Basti's inaccurate comment appears to confirm a worrying trend mentioned by Dr Andrew Grulich of Australia's National Centre in HIV Epidemiology and Clinical Research (NCHECR) in a session at the journalist to journalist training run by the US National Press Foundation.

Grulich said doctors in one well-run Kenyan circumcision study detected a slight but statistically significant increase in HIV infections among circumcised men at the end of the study, when they seemed to have become overly confident that circumcision would protect them completely from HIV and did away with using condoms, despite the warnings of the study organisers. Despite the slight increase in the number of circumcised men who became infected with HIV, it should be noted that overall, far fewer of the circumcised men became infected, in comparison with the control group of uncircumcised men.

Safe sex is still important, circumcised or not, as another reporter pointed out. "I would not get circumcised if I had not already, just have safe sex," said Naimal Haq, a senior reporter with Bangladesh News 24 Hours website.

Hilary Bainemigisha is from The New Vision newspaper in Uganda, a country whose HIV prevalence was once controlled but is now going up. Bainemigisha said he had the cut after the research was published showing that it was circumcision, and not cultural practices, that was responsible for the lower HIV rate in Muslim African countries.

But was it for purely health reasons?

"Sometime last year I took the cut after reading about these study results but afterwards I failed to recognize it as my own,'' said Hilary. "My partners were singing louder praises for those that had it and I decided to take it,” he said.

“At this time of my age I can not do it because if I have not been infected by now I probably never will,” said 39-year-old Wandera Ojanji, science reporter with the Standard Group from Kenya.

And yet, Wandera's belief is not borne out by the facts.

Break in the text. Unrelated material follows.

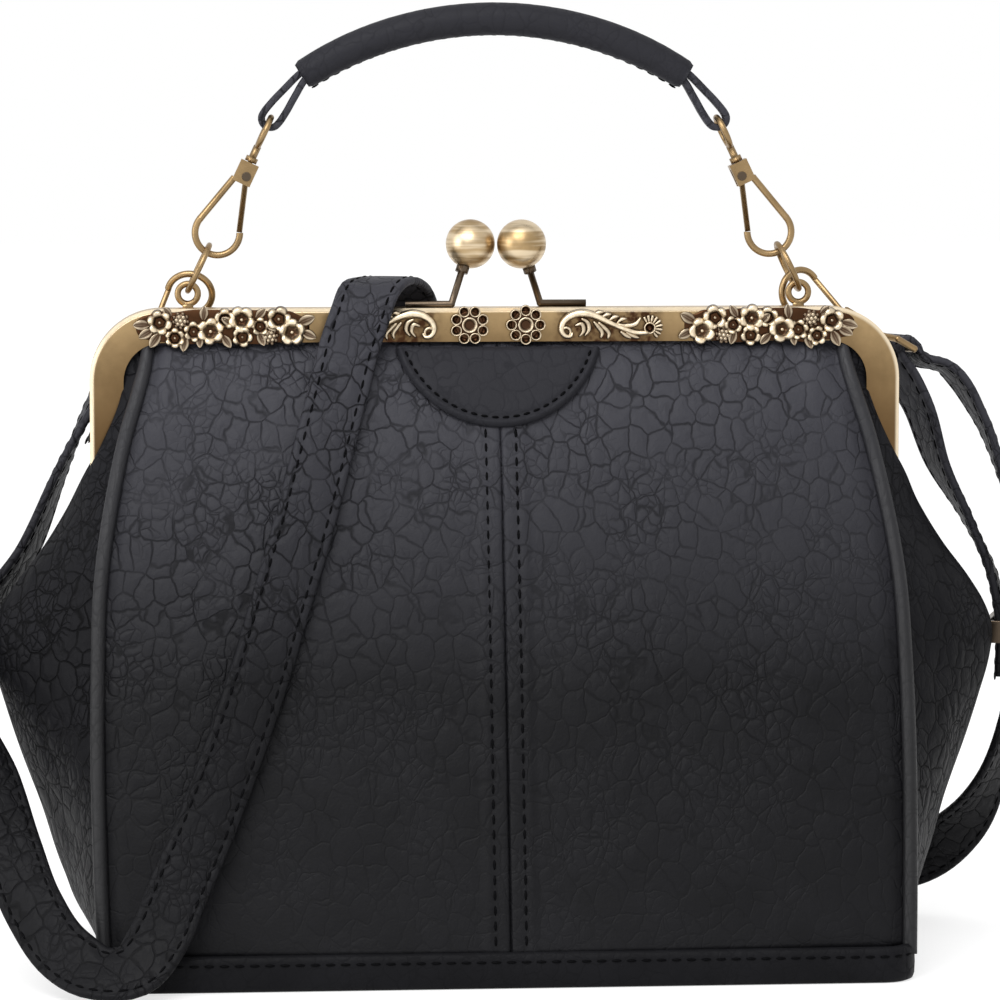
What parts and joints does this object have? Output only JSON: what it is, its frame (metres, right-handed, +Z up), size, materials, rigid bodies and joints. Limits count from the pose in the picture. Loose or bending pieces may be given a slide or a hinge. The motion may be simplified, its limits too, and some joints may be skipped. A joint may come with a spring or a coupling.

A presentation by Professor John Ziegler of Sydney Children's Hospital, using data from Botswana, showed quite clearly that people in Wandera's age range were dying of AIDS. And in the USA and other affluent countries, older citizens - some in retirement - are contracting AIDS because they somehow think that their age will render them immune.

The 40 percent of my informal study of 15 journalists who were not circumcised were willing to have it done. But they have not done so, for varying reasons.

Khin Zaw Win, a freelance consultant from Myanmar said he is not circumcised but would get circumcised for health reasons. "Two of my younger brothers were circumcised and that is OK."

Edner Boucicaut, with the Centre for Communications on AIDS in Haiti, said, "No I have not been circumcised but I would consider it because it is a good measure to reduce the incidence of HIV. But it is not OK to have the cut in some communities. I can imagine that people look at those who have it and laugh."

"I am not and I would not because most people in China are not circumcised. It is very private and people who do it do not talk about it. HIV is not caused by sex but infected blood," claimed Yu Chun, a journalist from Science and Technology Daily in China. Again, this is scientifically inaccurate: HIV is spread by sexual contact, and the virus is present in the bloodstream (and the lymph nodes, and in fact pretty much everywhere in the body.) Although it is true that infected blood donors and the reuse of equipment in blood donations has been responsible for a surge in HIV cases in China. So maybe it was a case of misunderstanding my question.

Robert Mukondiwa of The Sunday Mail in Zimbabwe tried to insist that physical confirmation was required. His word was not enough. "I did it and I do not regret it. It was for surgical reasons but I do not feel different because in Zimbabwe we do not have cultural or religious attachments. Anybody can do it,” said Mukondiwa.

"No I am not circumcised and I would not do it because it is not in our tradition," said Meelis Suld from Radio Estonia. "The research was not convincing enough. Some more information is needed if I have to do it," said Ansbert Ngurumo from Tanzania.

But at 50% protection, there is nothing better than circumcision right now for men.

OK, condoms work brilliantly. But people don't use them. (For example, Ansbert has two children, so presumably he didn't use condoms at least twice in his life. And look at all those men, circumcised or not, who were told to use condoms and didn't in the Kenyan study.)

With circumcision, a man doesn't have to remember!